CASE(5) All roots coincide and we have for $b=b_1$ that $\hat{\Psi}_0 = \hat{\Psi}_1 = \hat{\Psi}_2 = \hat{\Psi}_3 = 0$. We have the equations:

$\alpha_{(A} \beta_B \gamma_C \delta_{D)} \; \rho_1^A \rho_1^B \rho_1^C \rho_1^D = 0 \quad Eq 14 \\ \alpha_{(A} \beta_B \gamma_C \delta_{D)} \; \rho_1^A \rho_1^B \rho_1^C i^D = 0 \quad Eq 15 \\ \alpha_{(A} \beta_B \gamma_C \delta_{D)} \; \rho_1^A \rho_1^B i^C i^D = 0 \quad Eq 16 \\ \alpha_{(A} \beta_B \gamma_C \delta_{D)} \; \rho_1^A i^B i^C i^D = 0 \quad Eq 17$

Eq 14 reduces to

$(\alpha_A \rho_1^A) (\beta_B \rho_1^B) (\gamma_C \rho_1^C) (\delta_D \rho_1^D) = 0$

At least one of the brackets vanish, say the first. So that $\alpha_A = \lambda_1 \rho_{1A} = \lambda_1 (o_A + b_1 i_A)$. Eq 15 reduces to

$(\rho_{1A} i^A) (\beta_B \rho_1^B) (\gamma_C \rho_1^C) (\delta_D \rho_1^D) = 0$.
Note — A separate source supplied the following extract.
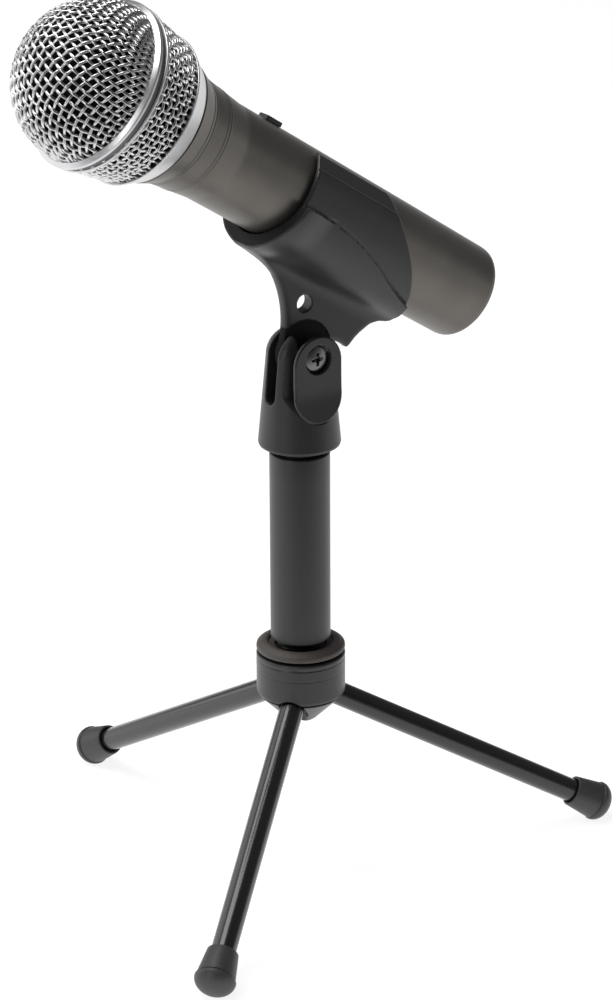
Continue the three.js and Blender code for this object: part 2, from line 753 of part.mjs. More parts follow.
function xlrInsert() {
  const body = turnedAlong(discProfile(HANDLE_BORE - GAP, XLR.rim, -53.5));
  const socket = turnedAlong(discProfile(XLR.radius, TAIL - 5, XLR.floor)).translate(0, 0, XLR.offset);
  const pocketLength = 2 * USB.depth;
  const usbPocket = block(pocketLength, USB.width, USB.height, -XLR.rim, 0, USB.up);
  const jackBore = turnedAlong(discProfile(JACK.radius, TAIL - 5, -60), COARSE);
  jackBore.translate(0, JACK.across, JACK.up);
  const keyway = block(20, 2, 2, -XLR.rim + 3, 0, XLR.offset + XLR.radius);
  const pinBores = pinPlaces().map(([across, up]) => (
    turnedAlong(discProfile(1.2 + GAP, XLR.floor - 3, -50), 16).translate(0, across, up)
  ));
  const insert = cut(body, socket, usbPocket, jackBore, keyway, ...pinBores);
  return part('mic_xlr_insert', insert, materials.darkPlastic);
}

// The three contacts sit on a circle, the middle one lowest.
function pinPlaces() {
  const circle = 3.5;
  return [150, 30, -90].map((angle) => [
    circle * Math.cos(angle * DEG),
    XLR.offset + circle * Math.sin(angle * DEG),
  ]);
}

function xlrPins() {
  const tip = -67.4;
  const profile = [[0, tip], [0.7, tip], [1.2, tip + 0.8], [1.2, -52], [0, -52]];
  return pinPlaces().map(([across, up], i) => (
    part(`mic_xlr_pin_${i + 1}`, turnedAlong(profile, 16).translate(0, across, up), materials.gold)
  ));
}

function usbSocket() {
  const length = USB.depth - 2 * GAP;
  const middle = -XLR.rim - USB.depth / 2;
  const outer = block(length, USB.width - 2 * GAP, USB.height - 2 * GAP, middle, 0, USB.up);
  const mouth = block(length, USB.width - 1.6, USB.height - 1.4, middle + 1, 0, USB.up);
  return part('mic_usb_socket', cut(outer, mouth), materials.zincSteel);
}

function headphoneJack() {
  const profile = [
    [0, -60.3 - 3],
    [1.75, -60.3 - 3],
    [1.75, XLR.rim + 0.3],
    [JACK.radius - GAP, XLR.rim + 0.3],
    [JACK.radius - GAP, -60.3],
    [0, -60.3],
  ];
  const jack = turnedAlong(profile, COARSE).translate(0, JACK.across, JACK.up);
  return part('mic_headphone_jack', jack, materials.zincSteel);
}

function setScrew() {
  const screw = turned(discProfile(1, -15.2, -13.4), 16).translate(30, 0, 0);
  return part('mic_set_screw', screw, materials.zincSteel);
}

// ---------------------------------------------------------------- assembly

const legs = group(...Object.keys(LEG_AZIMUTHS).map(leg));
const hub = group(hubBody(), hubBottomCap(), hubCapScrew());
const post = group(postStud(), lockWasher(), lockRing(), postTube(), postSpigot());
const socket = group(clipBase(), threadInsert(), pivotScrew(), pivotWasher(), pivotNut());

const microphone = group(
  micHandle(), micThreadCollar(), grilleBand(), grilleBasket(), ...grilleRings(), grilleDome(),
  foamLiner(), capsule(), shockMount(), switchPlate(), switchKnob(), switchBlock(), circuitBoard(),
  xlrInsert(), ...xlrPins(), usbSocket(), headphoneJack(), setScrew(),
);
const held = group(clipCradle(), microphone);
held.position.set(-AXIS_LEAD, 0, AXIS_RISE);
const tilted = group(held);
tilted.position.z = PIVOT_HEIGHT;
tilted.rotation.y = PITCH;

const stand = group(legs, hub, post, socket, tilted);
const reach = new THREE.Box3().setFromObject(stand, true);
const middle = reach.getCenter(new THREE.Vector3());
stand.position.set(-middle.x, -middle.y, 0);

export default stand;
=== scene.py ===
"""Looks for a folding three-legged desktop stand whose clip holds a handheld microphone."""

import json
import math

import bmesh
import bpy
import numpy as np
import openvdb
from mathutils import Matrix, Vector


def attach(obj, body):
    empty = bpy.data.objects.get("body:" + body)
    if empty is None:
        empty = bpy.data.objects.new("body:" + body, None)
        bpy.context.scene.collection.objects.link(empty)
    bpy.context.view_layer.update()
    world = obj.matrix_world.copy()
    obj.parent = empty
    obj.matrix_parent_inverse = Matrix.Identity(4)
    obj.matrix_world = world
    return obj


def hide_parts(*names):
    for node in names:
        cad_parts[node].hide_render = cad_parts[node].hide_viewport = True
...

At least one the last three brackets vanish, say the second bracket vanishes. Then $\beta_A = \lambda_1 \rho_{1A} = \lambda_1 (o_a + b_1 i_A)$. Eq 16 reduces to

$(\rho_{1A} i^A) (\rho_{1B} i^B) (\gamma_C \rho_1^C) (\delta_D \rho_1^D) = 0$.

At least one the last two brackets vanish, say the third bracket vanishes. Then $\gamma_A = \lambda_1 \rho_{1A} = \lambda_1 (o_a + b_1 i_A)$. Eq 17 reduces to

$(\rho_{1A} i^A) (\rho_{1B} i^B) (\rho_{1C} i^C) (\delta_D \rho_1^D) = 0$.
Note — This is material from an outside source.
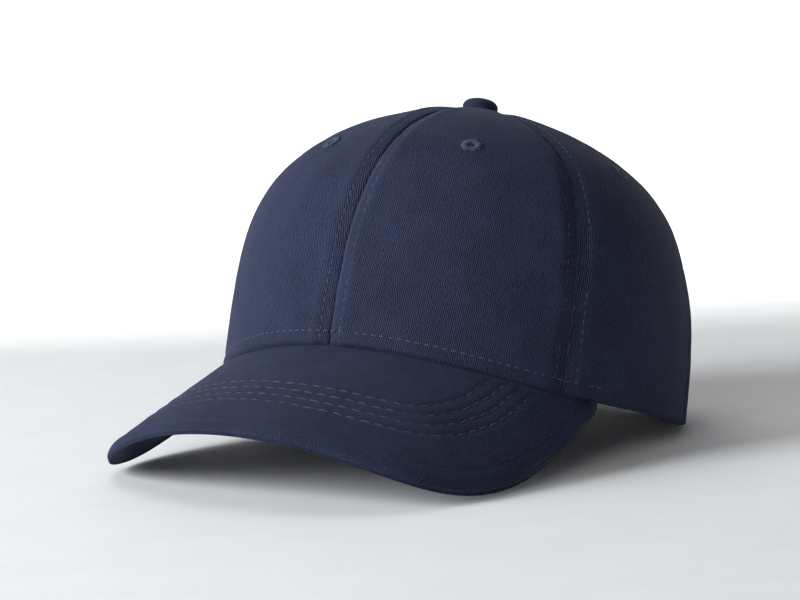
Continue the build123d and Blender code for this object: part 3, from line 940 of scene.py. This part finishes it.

The last bracket must vanish, therefore $\delta_A = \lambda_1 \rho_{1A} = \lambda_1 (o_a + b_1 i_A)$. So now we have that $\Psi_{ABCD} = \alpha_{(A} \beta_B \gamma_C \delta_{D)}$ where the spinors $\alpha_A , \beta_A , \gamma_A , \delta_A$ each represent a principal null direction with all four directions coinciding.